Los primeros rescatistas en llegar a la zona fueron ciudadanos. Jóvenes estudiantes de la preparatoria cinco de la Universidad Nacional Autónoma de México asistieron con picos, palas y cubetas durante los primeros minutos de terror. La Armada llegó una hora después del desastre. Los marinos pidieron a los ciudadanos que se retiraran, pero estos se habían ganado a pulso su presencia. Para la medianoche todos trabajaban codo con codo. En la cima de escombros de cemento trabajaban bomberos, soldados y ciudadanos. Las cadenas humanas sacaban del derrumbe pedazos de puertas, sillas rotas y vidrios. Todos los restos eran sacados en carritos de supermercado adaptados para la tragedia. Los improvisados rescatistas trabajaban en medio de un aire con olor a gasolina provenientes de las plantas de luz.

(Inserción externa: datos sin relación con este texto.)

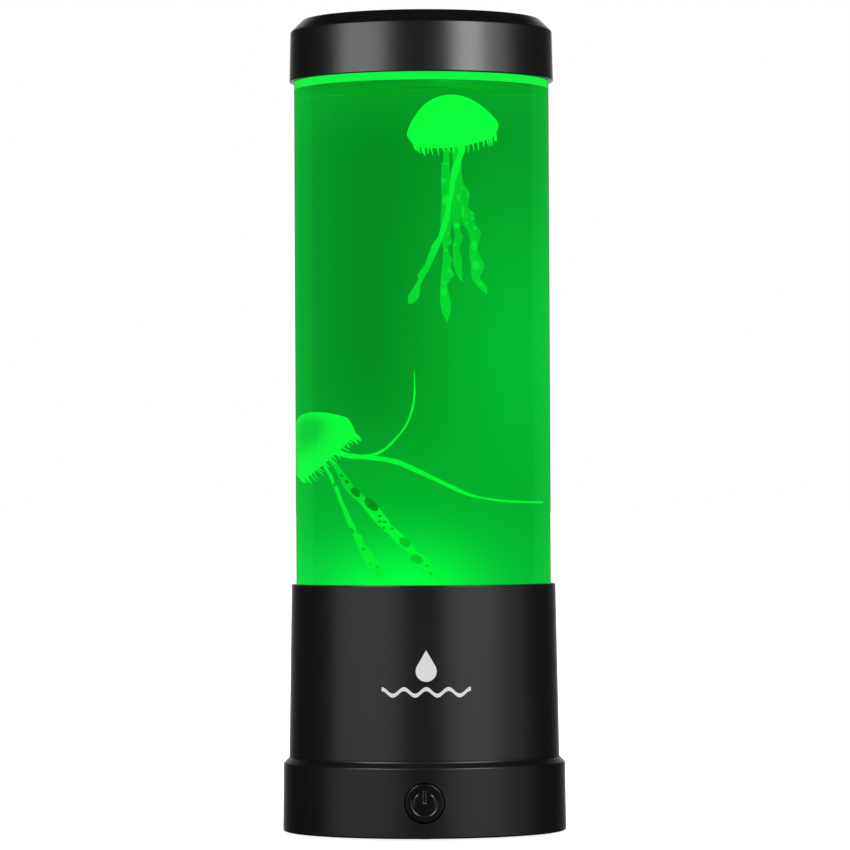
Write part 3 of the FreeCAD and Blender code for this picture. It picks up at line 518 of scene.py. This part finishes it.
filling = turned("water_body", water_outline(), [WATER], closed=False)
piece(filling, "root", "water", "water")


# --- Jellyfish --------------------------------------------------------------------------

BELL_THICK = 0.45
BELL_COUNT, TEETH = 144, 44         # corners round a bell, and fingers in its fringe
TOOTH_LENGTH, TOOTH_HALF = (1.5, 2.8), (0.18, 0.28)


def bell_profile(radius, rim, swell, crown):
    """(radius, height) from the crown's top, out over the swell, and in to the rim."""
    points = []
    steps, shoulder, dome, tuck = 26, 2.2, 0.85, 1.6
    for index in range(steps + 1):
        share = math.sin(math.pi / 2 * index / steps)
        points.append((radius * share, swell + crown * (1 - share ** shoulder) ** dome))
    for share in (0.3, 0.6, 0.85, 1.0):
        points.append((radius + (rim - radius) * share ** tuck, swell * (1 - share)))
    return points


def bell_wobble(turn, height, seed):
    """A slow unevenness of the soft bell."""
    return 1.0 + 0.010 * math.sin(2 * turn + seed) + 0.006 * math.sin(3 * turn + height * 0.3)


def bell_rings(build, profile, shrink, seed):
    """One face of the bell, with a shallow rib above each tooth; shrink moves it inwards."""
    rings = []
    rib_height, crown_reach, crown_drop, side_drop = 0.006, 4, 1, 0.4
    for r, z in profile:
        ring = []
        drop = crown_drop if r < crown_reach else side_drop
        for turn in ring_turns(BELL_COUNT):
            rib = 1.0 + rib_height * math.cos(TEETH * turn) * min(1.0, r / profile[-1][0])
            reach = max(r - shrink, 0.02) * bell_wobble(turn, z, seed) * rib
            ring.append(build.verts.new((reach * math.cos(turn), reach * math.sin(turn),
                                         z - shrink * drop)))
        rings.append(ring)
    bridge(build, rings)
    return rings


def add_tooth(build, base, out, down, across, length, width):
    """One tapered finger of the fringe, with a rounded closed tip."""
    corners, half_depth, bow = 6, 0.26, 0.25
    rings = []
    for share, size in ((-0.25, 1.0), (0.15, 1.0), (0.45, 0.82), (0.75, 0.6), (0.93, 0.34),
                        (1.0, 0.08)):
        centre = base + down * (length * share) + out * (bow * math.sin(share * 2.2))
        rings.append([build.verts.new(centre + across * (width * size * math.cos(turn))
                                      + out * (half_depth * size * math.sin(turn)))
                      for turn in ring_turns(corners)])
    bridge(build, rings)
    close_ends(build, rings)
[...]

Lejos de los ojos de los rescatistas estaba la verdadera tragedia de la noche. Las autoridades habían montado sobre las canchas de baloncesto carpas donde colocaban los cuerpos hallados entre los escombros. Los familiares con desparecidos esperaban noticias al otro lado de la calle, donde la Gendarmería había habilitado una mesa de atención a las víctimas. Nadie quería hacer ese camino. Cruzar la calle para internarse en la zona acordonada por las fuerzas federales significaba malas noticias. Hacia las cuatro de la mañana un médico hizo ese terrible camino. “¡Lalo está allí, Lalo está allí!”, gritaba un hombre de lentes y camisa a cuadros. Un policía y un trabajador de la Cruz Roja lo mantenían en pie para que no se desplomara. Este doctor culminaba así un día lleno de dolor. Había pasado buena parte de la tarde buscando en hospitales de la zona a su hijo de siete años. Su búsqueda finalizó de madrugada, tras identificarlo por su vestimenta y una pulsera en la muñeca.
Otros familiares sin noticias de sus desaparecidos aguardaban allí entre agua y comida enviada por mexicanos solidarios. Nadie quería convertirse en ese padre que lloraba entre psicólogos y policías que habían acompañado las labores del rescate. Allí estaba César Ruiz, llegado desde Milpa Alta, una región al sur de la ciudad, para buscar a su tía, Gloria González Ruiz, de 35 años y quien trabajaba para la directora. La familia de Reina Dávila, otra empleada de la escuela, dormía en el piso en colchones improvisados. Su hermano no tenía noticias de ella desde la tarde del martes. “Su teléfono llamaba después del temblor. Después ya no hubo línea”. Y cubriéndose con una manta dijo: “No nos vamos a ir hasta que saquen a la última persona”. La esperanza sale a flote entre las ruinas de la escuela Enrique Rebsamen.